▶ **Exercise**:
Return the lines from the line containing "chair's outer box." through the line containing "obj.matrix_world = world" exactly. No other line should appear in the answer.

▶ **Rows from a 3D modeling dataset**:
━━━━━━

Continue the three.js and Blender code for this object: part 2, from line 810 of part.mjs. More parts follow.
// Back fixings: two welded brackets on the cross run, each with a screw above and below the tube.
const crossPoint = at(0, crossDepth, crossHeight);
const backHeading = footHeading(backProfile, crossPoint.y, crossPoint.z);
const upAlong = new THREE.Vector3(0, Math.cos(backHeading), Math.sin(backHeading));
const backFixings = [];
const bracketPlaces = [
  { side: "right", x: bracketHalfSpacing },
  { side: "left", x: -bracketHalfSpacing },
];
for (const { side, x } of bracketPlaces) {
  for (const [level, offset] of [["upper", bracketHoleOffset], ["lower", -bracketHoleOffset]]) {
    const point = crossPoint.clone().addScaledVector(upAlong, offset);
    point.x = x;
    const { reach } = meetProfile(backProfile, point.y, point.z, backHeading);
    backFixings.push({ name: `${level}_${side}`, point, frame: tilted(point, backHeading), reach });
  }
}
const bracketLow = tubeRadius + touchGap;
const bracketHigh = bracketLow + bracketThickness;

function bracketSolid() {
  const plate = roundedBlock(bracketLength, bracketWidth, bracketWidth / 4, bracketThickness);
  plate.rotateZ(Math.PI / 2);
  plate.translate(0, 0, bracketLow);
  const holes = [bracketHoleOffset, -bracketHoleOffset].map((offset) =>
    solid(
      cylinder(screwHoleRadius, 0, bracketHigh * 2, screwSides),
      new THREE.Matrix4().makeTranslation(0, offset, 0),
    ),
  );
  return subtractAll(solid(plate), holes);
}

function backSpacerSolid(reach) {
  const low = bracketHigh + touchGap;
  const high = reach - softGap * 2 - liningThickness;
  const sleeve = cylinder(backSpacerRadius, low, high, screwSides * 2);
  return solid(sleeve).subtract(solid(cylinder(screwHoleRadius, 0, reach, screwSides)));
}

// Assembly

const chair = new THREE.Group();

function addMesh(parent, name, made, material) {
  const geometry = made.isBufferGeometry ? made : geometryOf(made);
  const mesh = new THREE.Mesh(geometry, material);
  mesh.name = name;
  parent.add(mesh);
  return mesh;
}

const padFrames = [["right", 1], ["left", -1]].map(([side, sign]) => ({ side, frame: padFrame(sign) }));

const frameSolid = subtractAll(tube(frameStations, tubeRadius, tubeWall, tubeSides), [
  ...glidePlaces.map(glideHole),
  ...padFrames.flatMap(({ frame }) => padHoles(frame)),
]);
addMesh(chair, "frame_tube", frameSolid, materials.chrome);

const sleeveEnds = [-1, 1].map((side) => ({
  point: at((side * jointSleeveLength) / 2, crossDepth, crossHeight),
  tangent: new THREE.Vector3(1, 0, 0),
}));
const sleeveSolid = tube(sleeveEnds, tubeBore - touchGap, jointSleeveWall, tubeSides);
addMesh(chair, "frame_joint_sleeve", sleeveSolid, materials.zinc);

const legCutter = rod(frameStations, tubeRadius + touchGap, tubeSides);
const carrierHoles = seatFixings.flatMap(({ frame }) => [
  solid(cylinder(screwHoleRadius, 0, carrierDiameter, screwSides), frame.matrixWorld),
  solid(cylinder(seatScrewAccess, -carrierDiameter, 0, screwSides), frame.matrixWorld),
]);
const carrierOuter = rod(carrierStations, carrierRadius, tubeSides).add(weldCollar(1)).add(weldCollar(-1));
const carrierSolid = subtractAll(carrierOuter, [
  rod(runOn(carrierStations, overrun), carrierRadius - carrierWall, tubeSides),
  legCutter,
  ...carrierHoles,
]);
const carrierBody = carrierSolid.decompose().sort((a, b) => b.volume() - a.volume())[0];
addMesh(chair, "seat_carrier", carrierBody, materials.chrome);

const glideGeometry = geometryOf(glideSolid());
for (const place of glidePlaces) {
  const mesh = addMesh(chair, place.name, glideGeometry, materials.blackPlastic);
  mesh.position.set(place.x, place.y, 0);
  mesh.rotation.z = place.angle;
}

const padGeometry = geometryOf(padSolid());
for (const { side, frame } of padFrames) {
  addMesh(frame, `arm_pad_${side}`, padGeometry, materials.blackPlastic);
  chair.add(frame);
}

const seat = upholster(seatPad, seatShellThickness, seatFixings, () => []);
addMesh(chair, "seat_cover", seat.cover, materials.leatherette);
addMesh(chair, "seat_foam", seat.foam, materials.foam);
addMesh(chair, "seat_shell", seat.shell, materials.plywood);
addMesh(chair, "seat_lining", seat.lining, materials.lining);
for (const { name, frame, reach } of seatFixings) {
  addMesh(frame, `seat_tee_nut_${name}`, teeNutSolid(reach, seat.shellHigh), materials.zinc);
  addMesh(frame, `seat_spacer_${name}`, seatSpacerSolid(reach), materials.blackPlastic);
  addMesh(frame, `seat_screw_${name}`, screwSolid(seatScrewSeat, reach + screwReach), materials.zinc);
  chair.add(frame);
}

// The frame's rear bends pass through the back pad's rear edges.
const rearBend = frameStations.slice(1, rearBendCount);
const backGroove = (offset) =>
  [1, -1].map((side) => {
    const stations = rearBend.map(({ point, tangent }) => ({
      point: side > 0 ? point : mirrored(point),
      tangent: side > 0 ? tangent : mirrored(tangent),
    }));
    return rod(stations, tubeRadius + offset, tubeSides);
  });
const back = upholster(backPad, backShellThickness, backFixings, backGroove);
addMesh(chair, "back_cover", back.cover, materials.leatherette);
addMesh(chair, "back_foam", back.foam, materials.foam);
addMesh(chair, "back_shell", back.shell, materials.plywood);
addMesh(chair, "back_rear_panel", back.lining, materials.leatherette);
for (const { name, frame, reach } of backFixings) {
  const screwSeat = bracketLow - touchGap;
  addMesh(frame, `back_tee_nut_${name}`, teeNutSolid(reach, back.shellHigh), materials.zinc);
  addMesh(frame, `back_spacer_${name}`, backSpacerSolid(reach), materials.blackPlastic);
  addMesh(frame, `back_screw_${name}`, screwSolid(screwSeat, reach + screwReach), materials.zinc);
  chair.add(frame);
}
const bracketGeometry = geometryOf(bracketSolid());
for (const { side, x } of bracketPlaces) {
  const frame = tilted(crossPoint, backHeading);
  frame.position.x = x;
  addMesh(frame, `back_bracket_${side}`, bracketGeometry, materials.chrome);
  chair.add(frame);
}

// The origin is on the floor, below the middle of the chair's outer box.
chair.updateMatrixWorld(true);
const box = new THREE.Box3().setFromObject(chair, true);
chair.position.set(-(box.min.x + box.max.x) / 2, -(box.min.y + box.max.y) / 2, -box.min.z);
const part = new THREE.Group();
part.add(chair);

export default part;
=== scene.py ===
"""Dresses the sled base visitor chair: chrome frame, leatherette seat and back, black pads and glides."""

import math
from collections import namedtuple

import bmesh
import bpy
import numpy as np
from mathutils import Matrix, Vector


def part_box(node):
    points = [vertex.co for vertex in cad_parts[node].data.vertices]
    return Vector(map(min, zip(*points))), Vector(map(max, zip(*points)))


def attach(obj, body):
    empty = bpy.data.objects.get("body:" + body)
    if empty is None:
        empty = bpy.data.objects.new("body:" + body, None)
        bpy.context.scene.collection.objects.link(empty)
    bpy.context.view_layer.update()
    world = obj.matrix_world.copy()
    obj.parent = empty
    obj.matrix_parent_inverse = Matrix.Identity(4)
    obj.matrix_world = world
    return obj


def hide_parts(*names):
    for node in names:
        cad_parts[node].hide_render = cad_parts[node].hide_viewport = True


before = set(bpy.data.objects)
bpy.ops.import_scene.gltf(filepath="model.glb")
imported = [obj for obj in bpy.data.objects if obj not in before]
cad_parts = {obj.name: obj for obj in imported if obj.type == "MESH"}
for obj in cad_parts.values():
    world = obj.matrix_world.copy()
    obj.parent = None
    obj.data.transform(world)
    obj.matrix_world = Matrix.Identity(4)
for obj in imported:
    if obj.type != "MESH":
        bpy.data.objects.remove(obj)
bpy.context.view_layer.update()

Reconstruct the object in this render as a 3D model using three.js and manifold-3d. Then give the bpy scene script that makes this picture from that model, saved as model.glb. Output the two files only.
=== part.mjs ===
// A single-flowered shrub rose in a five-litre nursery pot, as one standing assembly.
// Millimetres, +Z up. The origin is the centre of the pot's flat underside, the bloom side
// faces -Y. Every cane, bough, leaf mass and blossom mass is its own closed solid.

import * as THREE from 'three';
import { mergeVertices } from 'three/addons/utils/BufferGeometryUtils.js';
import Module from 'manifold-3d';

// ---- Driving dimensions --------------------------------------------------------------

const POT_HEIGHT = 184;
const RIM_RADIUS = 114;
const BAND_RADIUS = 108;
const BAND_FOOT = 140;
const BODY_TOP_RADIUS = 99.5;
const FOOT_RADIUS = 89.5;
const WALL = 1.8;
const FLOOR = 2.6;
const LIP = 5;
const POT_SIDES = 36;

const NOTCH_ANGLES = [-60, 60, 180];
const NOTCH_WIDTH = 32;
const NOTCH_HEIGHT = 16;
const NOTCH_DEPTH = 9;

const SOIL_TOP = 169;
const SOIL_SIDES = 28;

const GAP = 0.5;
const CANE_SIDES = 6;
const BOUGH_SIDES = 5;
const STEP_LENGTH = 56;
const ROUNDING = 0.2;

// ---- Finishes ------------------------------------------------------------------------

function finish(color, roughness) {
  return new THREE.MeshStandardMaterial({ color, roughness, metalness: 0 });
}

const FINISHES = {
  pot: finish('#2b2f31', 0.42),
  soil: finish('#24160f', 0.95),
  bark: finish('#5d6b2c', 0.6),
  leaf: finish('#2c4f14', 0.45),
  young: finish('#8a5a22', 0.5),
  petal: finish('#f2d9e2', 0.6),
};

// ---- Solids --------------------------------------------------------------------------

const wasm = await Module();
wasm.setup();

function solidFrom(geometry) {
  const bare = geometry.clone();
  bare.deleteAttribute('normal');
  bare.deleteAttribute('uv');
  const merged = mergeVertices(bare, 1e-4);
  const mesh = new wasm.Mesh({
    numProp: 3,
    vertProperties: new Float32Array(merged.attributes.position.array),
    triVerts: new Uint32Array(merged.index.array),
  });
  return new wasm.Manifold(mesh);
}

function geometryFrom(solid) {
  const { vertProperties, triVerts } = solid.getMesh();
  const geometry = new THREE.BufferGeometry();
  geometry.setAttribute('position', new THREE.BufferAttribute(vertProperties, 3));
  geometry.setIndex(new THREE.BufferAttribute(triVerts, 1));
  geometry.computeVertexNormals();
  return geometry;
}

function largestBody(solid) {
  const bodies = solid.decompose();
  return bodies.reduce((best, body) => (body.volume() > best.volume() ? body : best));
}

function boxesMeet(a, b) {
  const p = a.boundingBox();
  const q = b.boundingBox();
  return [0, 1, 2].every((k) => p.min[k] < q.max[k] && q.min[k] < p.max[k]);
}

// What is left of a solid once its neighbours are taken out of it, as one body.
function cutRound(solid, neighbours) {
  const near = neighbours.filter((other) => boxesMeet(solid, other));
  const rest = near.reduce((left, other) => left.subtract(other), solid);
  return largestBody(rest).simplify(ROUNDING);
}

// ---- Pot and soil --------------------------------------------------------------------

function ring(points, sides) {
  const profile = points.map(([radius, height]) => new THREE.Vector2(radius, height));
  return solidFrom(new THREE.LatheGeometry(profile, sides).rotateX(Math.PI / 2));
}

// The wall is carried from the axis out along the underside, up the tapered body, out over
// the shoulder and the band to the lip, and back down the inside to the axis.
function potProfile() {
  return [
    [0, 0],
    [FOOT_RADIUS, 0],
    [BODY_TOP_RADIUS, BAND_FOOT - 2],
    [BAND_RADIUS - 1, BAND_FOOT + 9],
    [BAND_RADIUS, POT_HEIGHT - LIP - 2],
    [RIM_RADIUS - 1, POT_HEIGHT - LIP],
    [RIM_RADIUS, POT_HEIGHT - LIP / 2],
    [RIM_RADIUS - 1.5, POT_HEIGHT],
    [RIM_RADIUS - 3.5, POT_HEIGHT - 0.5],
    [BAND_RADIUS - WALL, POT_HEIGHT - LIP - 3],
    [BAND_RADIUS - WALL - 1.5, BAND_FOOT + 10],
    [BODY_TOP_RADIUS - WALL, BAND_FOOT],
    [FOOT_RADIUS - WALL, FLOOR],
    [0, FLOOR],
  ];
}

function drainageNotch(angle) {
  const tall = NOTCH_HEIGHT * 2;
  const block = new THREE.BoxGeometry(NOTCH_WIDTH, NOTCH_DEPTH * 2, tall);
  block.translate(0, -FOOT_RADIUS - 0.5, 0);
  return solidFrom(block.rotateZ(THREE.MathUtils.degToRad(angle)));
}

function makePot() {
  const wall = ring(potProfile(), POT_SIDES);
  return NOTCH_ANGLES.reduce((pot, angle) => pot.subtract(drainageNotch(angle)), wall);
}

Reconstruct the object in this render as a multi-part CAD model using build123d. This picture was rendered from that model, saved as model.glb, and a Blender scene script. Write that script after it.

━━━━━━

▶ **Answer to this problem**:
// The origin is on the floor, below the middle of the chair's outer box.
chair.updateMatrixWorld(true);
const box = new THREE.Box3().setFromObject(chair, true);
chair.position.set(-(box.min.x + box.max.x) / 2, -(box.min.y + box.max.y) / 2, -box.min.z);
const part = new THREE.Group();
part.add(chair);

export default part;
=== scene.py ===
"""Dresses the sled base visitor chair: chrome frame, leatherette seat and back, black pads and glides."""

import math
from collections import namedtuple

import bmesh
import bpy
import numpy as np
from mathutils import Matrix, Vector


def part_box(node):
    points = [vertex.co for vertex in cad_parts[node].data.vertices]
    return Vector(map(min, zip(*points))), Vector(map(max, zip(*points)))


def attach(obj, body):
    empty = bpy.data.objects.get("body:" + body)
    if empty is None:
        empty = bpy.data.objects.new("body:" + body, None)
        bpy.context.scene.collection.objects.link(empty)
    bpy.context.view_layer.update()
    world = obj.matrix_world.copy()
    obj.parent = empty
    obj.matrix_parent_inverse = Matrix.Identity(4)
    obj.matrix_world = world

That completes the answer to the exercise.